EXERCISE DESCRIPTION
Collect all lines from the records below that include the word "JSON".

-- START OF DATASET ENTRIES --

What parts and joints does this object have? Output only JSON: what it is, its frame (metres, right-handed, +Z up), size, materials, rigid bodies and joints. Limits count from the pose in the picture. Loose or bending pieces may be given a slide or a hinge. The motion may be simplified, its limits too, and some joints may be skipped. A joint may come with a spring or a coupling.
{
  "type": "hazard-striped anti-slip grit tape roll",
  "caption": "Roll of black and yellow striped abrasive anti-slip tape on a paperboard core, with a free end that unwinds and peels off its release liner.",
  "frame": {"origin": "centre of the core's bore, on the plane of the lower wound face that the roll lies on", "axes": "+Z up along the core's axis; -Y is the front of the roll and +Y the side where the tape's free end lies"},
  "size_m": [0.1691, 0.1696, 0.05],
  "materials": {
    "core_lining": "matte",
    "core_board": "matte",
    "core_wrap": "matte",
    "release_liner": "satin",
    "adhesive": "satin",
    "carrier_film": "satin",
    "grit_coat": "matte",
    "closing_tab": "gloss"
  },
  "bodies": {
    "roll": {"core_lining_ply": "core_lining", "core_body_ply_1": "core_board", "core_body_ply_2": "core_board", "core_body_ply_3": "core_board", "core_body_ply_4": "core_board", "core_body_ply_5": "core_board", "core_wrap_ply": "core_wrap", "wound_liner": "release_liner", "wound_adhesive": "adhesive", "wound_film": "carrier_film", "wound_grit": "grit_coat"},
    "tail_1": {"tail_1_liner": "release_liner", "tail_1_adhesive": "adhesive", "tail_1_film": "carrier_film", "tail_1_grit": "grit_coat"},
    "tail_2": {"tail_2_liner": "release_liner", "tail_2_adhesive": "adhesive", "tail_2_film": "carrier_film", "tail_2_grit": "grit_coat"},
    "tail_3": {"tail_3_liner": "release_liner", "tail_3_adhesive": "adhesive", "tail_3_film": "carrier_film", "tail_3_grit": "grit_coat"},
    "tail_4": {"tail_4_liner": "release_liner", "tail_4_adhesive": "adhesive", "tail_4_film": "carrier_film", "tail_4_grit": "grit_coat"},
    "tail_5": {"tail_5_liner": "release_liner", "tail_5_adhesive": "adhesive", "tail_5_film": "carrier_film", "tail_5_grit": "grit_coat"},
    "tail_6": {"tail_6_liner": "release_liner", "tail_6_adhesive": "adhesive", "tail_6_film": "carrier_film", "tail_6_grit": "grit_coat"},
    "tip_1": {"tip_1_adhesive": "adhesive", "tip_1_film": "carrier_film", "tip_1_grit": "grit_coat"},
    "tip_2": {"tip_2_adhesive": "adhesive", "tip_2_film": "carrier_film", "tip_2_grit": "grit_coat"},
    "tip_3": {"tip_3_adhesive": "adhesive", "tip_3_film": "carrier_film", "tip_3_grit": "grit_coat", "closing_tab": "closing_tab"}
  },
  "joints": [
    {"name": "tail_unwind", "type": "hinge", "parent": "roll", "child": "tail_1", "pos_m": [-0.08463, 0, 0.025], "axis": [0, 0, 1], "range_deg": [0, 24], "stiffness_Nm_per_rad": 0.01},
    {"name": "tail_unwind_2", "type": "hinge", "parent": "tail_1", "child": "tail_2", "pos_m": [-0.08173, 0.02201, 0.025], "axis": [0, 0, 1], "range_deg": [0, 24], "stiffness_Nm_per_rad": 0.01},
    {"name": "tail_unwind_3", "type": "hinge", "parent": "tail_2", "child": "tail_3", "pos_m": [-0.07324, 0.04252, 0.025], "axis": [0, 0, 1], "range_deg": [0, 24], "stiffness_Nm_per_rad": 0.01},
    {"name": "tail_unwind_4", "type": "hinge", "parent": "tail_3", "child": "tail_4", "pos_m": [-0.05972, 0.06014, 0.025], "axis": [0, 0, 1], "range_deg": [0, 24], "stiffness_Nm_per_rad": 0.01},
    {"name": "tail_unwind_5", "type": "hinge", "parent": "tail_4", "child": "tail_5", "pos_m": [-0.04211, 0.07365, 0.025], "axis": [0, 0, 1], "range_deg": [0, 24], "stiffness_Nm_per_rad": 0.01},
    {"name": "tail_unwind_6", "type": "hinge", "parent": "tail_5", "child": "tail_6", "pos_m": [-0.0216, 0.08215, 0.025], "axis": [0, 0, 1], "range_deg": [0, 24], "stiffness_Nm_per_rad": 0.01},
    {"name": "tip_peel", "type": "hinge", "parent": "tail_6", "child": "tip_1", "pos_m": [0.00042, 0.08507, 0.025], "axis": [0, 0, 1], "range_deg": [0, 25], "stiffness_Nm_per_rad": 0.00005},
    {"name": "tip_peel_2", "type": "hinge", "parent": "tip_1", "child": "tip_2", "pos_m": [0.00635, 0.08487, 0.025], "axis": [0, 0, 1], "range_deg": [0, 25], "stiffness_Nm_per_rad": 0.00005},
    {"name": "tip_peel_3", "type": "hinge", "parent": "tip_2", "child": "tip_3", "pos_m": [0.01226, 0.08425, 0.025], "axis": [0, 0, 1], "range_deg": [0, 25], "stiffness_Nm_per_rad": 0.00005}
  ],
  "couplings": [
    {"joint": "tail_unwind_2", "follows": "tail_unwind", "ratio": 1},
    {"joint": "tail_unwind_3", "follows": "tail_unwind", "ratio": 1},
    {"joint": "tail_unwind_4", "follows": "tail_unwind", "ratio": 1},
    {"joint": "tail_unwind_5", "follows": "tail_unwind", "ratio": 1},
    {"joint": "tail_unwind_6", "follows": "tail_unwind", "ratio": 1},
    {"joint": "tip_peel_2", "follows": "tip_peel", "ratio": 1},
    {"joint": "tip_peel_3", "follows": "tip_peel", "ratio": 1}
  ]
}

-- END OF DATASET ENTRIES --
-- START OF DATASET ENTRIES --

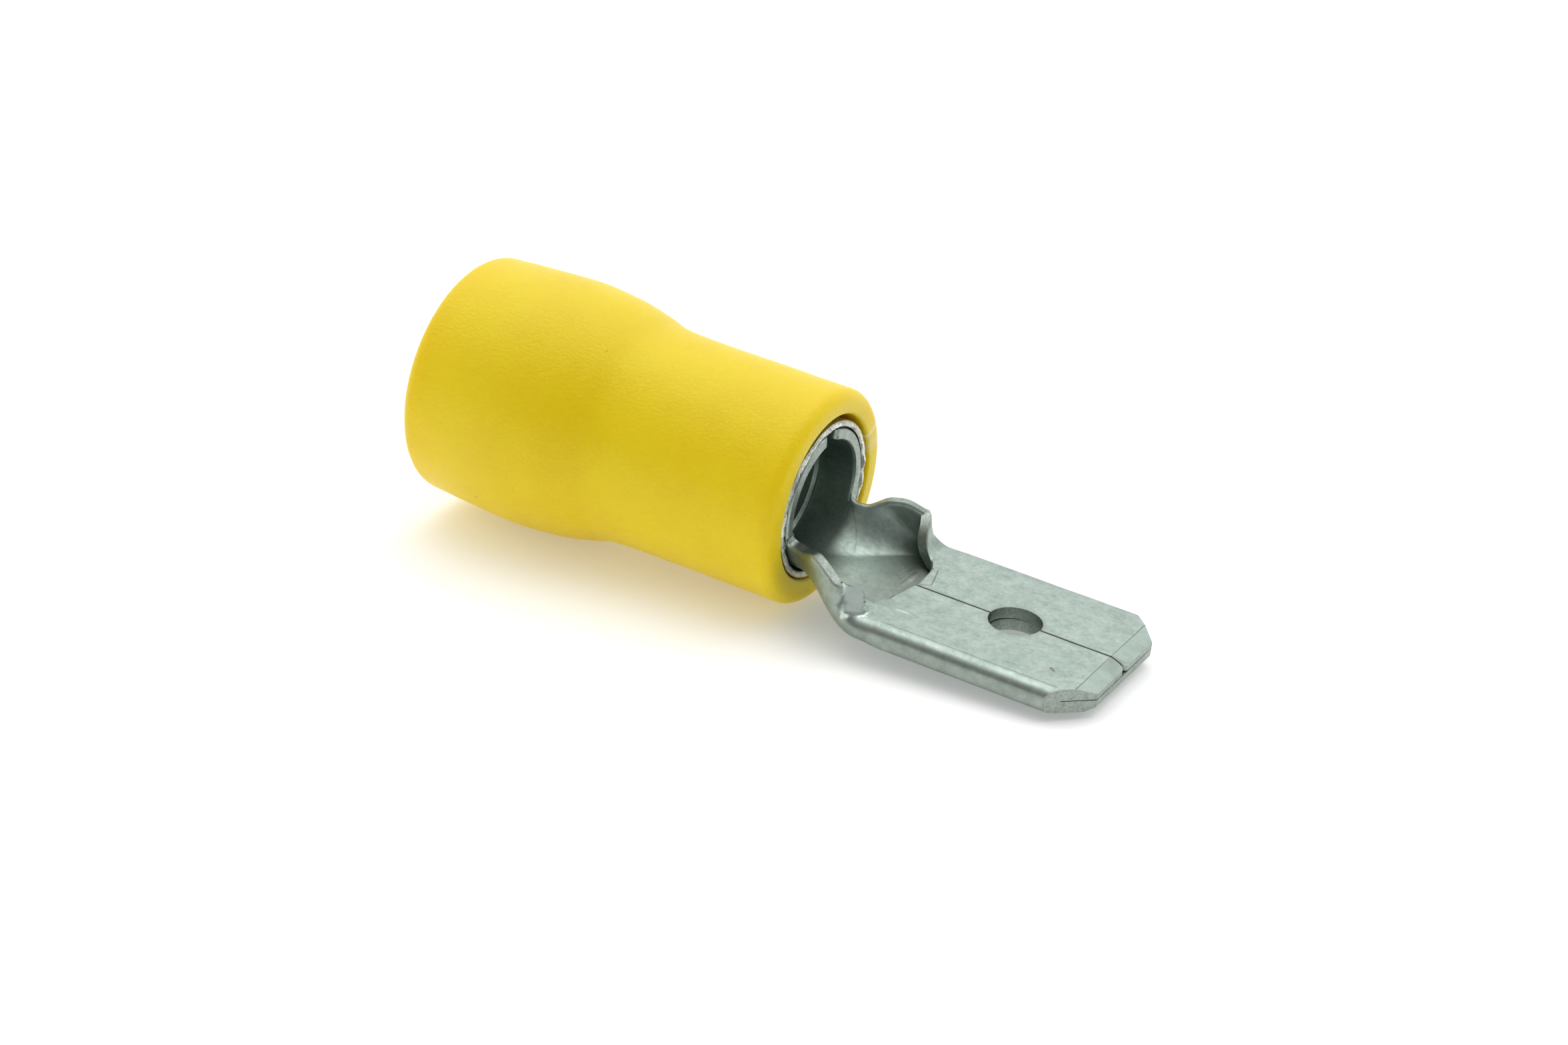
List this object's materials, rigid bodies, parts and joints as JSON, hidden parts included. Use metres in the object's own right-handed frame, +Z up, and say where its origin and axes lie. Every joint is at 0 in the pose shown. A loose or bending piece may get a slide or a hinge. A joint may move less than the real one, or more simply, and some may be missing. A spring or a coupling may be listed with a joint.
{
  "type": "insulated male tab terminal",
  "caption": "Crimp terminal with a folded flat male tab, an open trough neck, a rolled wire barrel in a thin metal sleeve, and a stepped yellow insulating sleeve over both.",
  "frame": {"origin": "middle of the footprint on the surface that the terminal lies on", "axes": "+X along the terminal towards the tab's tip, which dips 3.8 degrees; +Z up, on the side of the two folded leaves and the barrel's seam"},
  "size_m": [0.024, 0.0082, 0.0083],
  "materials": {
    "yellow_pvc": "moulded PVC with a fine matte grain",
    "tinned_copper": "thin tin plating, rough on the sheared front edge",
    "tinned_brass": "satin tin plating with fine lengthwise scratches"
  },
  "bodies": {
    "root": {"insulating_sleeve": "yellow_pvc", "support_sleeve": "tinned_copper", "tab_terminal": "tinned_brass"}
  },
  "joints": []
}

-- END OF DATASET ENTRIES --
-- START OF DATASET ENTRIES --

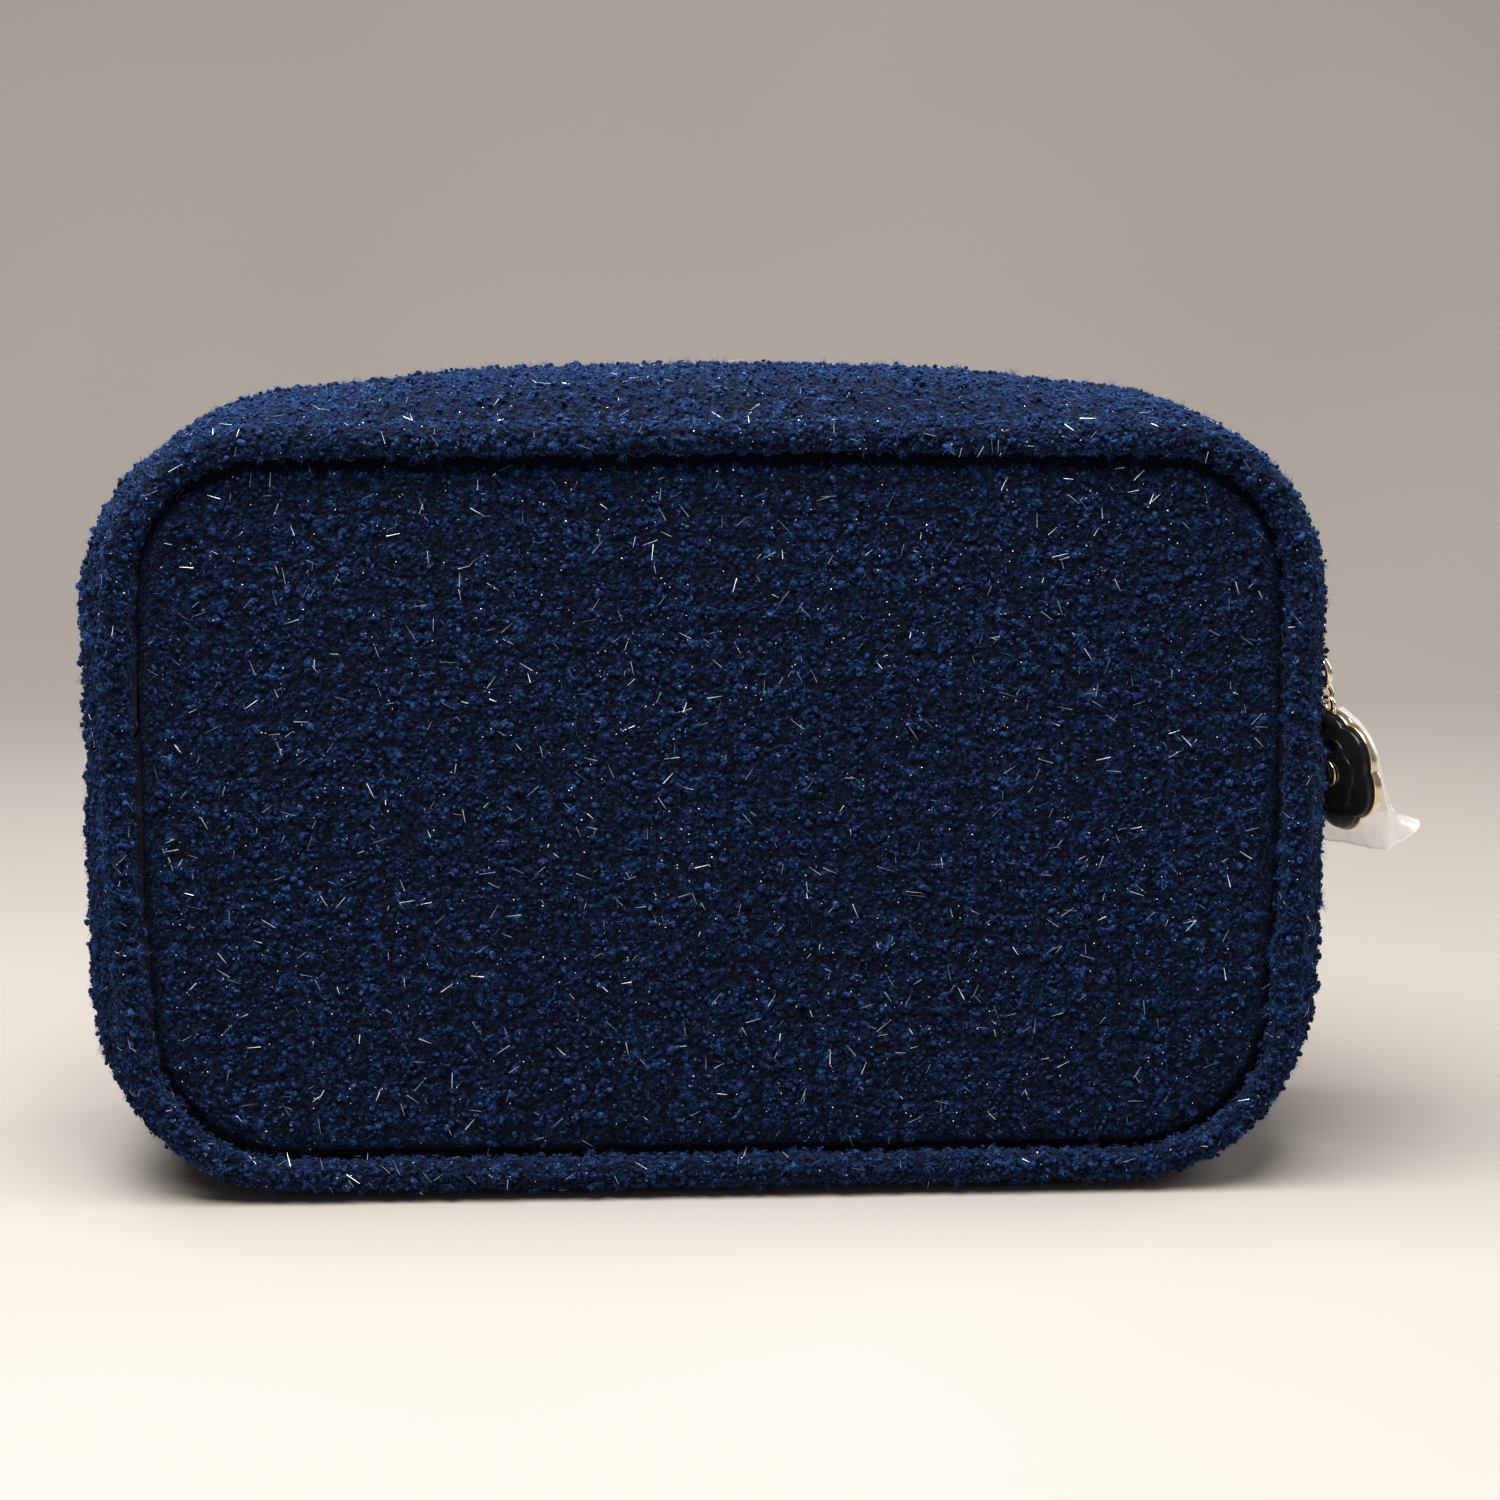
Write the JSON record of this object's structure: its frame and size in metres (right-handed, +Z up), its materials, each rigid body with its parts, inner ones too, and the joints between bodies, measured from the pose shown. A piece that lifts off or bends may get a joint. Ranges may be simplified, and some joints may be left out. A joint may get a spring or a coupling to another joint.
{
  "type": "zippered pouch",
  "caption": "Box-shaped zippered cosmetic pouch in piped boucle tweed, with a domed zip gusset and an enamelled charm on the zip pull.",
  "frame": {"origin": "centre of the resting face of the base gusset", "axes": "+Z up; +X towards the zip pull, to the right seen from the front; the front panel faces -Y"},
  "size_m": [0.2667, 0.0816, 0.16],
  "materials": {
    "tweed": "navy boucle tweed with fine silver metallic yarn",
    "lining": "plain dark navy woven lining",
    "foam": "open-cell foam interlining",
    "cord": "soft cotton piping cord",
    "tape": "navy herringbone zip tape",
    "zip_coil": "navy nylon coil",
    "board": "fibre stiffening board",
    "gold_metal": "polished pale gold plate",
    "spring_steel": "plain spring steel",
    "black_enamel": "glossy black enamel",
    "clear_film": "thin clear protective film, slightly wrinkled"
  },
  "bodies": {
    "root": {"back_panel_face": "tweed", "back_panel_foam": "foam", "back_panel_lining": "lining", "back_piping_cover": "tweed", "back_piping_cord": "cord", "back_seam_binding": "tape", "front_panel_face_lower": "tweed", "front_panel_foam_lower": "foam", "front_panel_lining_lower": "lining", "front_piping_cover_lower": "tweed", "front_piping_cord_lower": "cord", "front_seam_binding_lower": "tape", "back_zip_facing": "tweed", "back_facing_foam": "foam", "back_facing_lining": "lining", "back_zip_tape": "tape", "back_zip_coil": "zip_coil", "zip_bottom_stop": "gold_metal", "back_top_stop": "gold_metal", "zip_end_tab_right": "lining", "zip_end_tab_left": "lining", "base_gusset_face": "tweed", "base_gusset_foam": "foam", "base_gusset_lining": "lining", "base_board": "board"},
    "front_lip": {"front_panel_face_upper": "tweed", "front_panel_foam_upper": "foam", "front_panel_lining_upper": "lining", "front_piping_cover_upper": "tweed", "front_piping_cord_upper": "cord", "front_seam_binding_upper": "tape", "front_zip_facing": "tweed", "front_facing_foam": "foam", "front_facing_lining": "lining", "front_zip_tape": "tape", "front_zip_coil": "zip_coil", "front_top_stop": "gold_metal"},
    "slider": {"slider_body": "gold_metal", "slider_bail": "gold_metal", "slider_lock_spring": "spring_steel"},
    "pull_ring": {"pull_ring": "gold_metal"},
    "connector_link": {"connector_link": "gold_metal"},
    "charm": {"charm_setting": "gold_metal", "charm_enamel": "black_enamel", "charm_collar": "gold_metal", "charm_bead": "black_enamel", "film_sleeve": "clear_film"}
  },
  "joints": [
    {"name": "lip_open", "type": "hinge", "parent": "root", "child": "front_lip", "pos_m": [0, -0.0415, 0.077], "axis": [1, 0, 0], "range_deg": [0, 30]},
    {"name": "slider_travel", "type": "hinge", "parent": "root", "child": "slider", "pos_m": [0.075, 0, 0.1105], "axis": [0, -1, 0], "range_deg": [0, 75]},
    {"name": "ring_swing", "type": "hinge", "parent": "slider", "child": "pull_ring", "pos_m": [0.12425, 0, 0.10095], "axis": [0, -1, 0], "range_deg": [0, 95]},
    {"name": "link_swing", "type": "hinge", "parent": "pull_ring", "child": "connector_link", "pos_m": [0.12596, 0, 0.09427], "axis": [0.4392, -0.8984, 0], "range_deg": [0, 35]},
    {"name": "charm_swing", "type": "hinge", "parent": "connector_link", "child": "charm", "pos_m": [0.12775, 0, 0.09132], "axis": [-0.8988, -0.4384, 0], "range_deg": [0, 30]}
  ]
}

-- END OF DATASET ENTRIES --

WRITTEN RESPONSE
What parts and joints does this object have? Output only JSON: what it is, its frame (metres, right-handed, +Z up), size, materials, rigid bodies and joints. Limits count from the pose in the picture. Loose or bending pieces may be given a slide or a hinge. The motion may be simplified, its limits too, and some joints may be skipped. A joint may come with a spring or a coupling.
List this object's materials, rigid bodies, parts and joints as JSON, hidden parts included. Use metres in the object's own right-handed frame, +Z up, and say where its origin and axes lie. Every joint is at 0 in the pose shown. A loose or bending piece may get a slide or a hinge. A joint may move less than the real one, or more simply, and some may be missing. A spring or a coupling may be listed with a joint.
Write the JSON record of this object's structure: its frame and size in metres (right-handed, +Z up), its materials, each rigid body with its parts, inner ones too, and the joints between bodies, measured from the pose shown. A piece that lifts off or bends may get a joint. Ranges may be simplified, and some joints may be left out. A joint may get a spring or a coupling to another joint.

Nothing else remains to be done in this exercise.